13. What is the difference between GOSS (Gradient-based One-Side Sampling) and subsampling in LightGBM?

	 - **Subsampling:** Randomly selects a subset of data points.
	 - **GOSS:** Selects data points with large gradients (high error) and randomly samples the rest, focusing on impactful samples for faster convergence.

14. Why is Boosting prone to overfitting, and how can it be mitigated?

	 Boosting focuses on correcting errors, which can lead to overfitting noisy data. Mitigation techniques include:
	 
	 - Regularization (e.g., shrinkage, L1/L2 penalties).
	 - Early stopping.
	 - Subsampling data or features.
	 - Tuning max_depth and min_child_weight.

15. How does the learning rate affect Boosting performance?

	 - **Low learning rate:** Improves generalization, requires more iterations.
	 - **High learning rate:** Faster convergence but higher risk of overfitting.

16. What is the difference between tree pruning in XGBoost and LightGBM?

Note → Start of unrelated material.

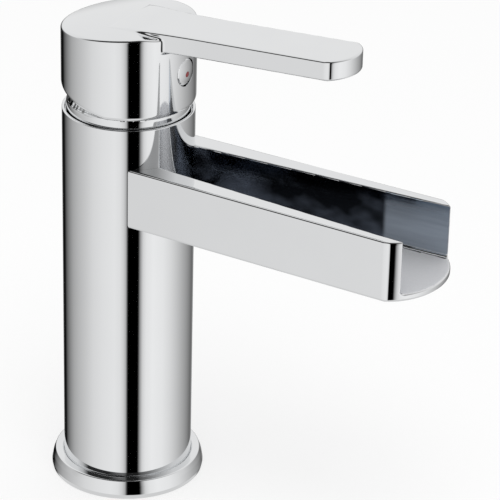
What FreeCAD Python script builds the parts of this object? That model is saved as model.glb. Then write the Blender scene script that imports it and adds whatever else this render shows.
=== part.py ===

	 - **XGBoost:** Uses pre-pruning by stopping splits when they don’t improve loss.
	 - **LightGBM:** Uses leaf-wise growth, indirectly controlling overfitting with min_data_in_leaf and max_depth.

17. What is shrinkage in Gradient Boosting?

	 Shrinkage multiplies the contribution of each weak learner by a learning rate${\nu}$, reducing overfitting and ensuring better generalization:
	 
	${
	 F_{m}(x) = F_{m-1}(x) + \nu h_m(x)
	 }$

18. How is class imbalance handled in LightGBM?

	 - **is_unbalance:** Automatically adjusts weights for classes.
	 - **scale_pos_weight:** Manually sets a weight for the positive class to balance contributions during training.

19. What are the advantages of combining Boosting and Bagging (e.g., Stochastic Gradient Boosting)?

	 Combining bagging with boosting (e.g., subsampling data in Gradient Boosting) reduces overfitting and improves generalization by introducing randomness during training.

20. What is the role of the Hessian matrix in XGBoost?

	 The Hessian matrix (second derivative) is used to measure the curvature of the loss function, improving the accuracy of gradient updates and split optimization in decision trees.